Dédicace de Florent Grouazel aux RDV d’Histoire de Blois 2020

Lors des Rendez-vous d’Histoire de Blois 2020, j’ai eu la chance de découvrir, à la bibliothèque Abbé Grégoire, une magnifique exposition consacrée à la création du premier volume de cette BD sur la Révolution. J’aurais aimé vous recommander de la voir si vous vous rendiez à Blois ce mois-ci. Mais avec le confinement, hélas, ce n’est pas possible. La visite guidée de l’exposition durait une heure et m’a permis de mesurer la somme de travail incommensurable des deux auteurs. Sans cette visite, je ne pense pas que j’aurais autant apprécié ma lecture et remarqué tous les détails qui jalonnent l’histoire. Je reviendrai sur cet aspect au cours de la chronique.
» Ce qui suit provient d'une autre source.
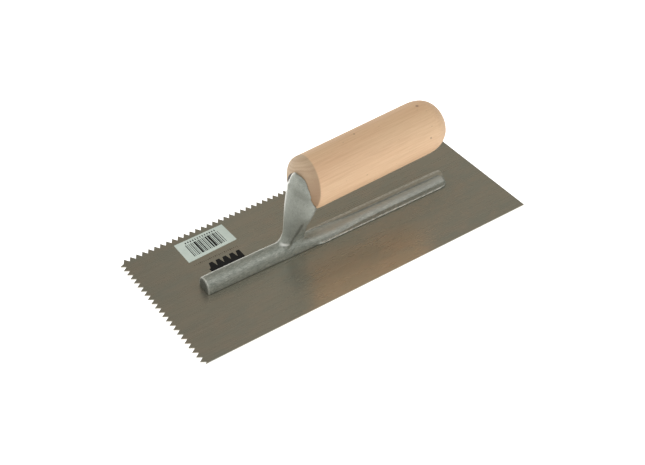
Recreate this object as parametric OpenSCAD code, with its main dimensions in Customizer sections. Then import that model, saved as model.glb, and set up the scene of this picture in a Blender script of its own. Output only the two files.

En échangeant avec Florent Grouazel au salon du livre du festival, j’ai pu mesurer tout son talent avec un dessin-dédicace effectué très rapidement. J’aurais aimé parler avec Younn Locard également, mais j’avais une conférence juste après. Je vous laisse en tout cas apprécier le résultat.

Pour les passionnés d’Histoire de la Révolution française, cette BD est une perle, un bijou majestueusement exécuté, qui offre un prisme innovant sur la période et les événements. Car cette BD se veut différente. Elle raconte la Révolution française du point de vue du peuple. Des personnages fictifs côtoient et se mêlent aux personnages historiques, ce qui vient nourrir les réflexions sur la période et apporter une approche multidimensionnelle très intelligente.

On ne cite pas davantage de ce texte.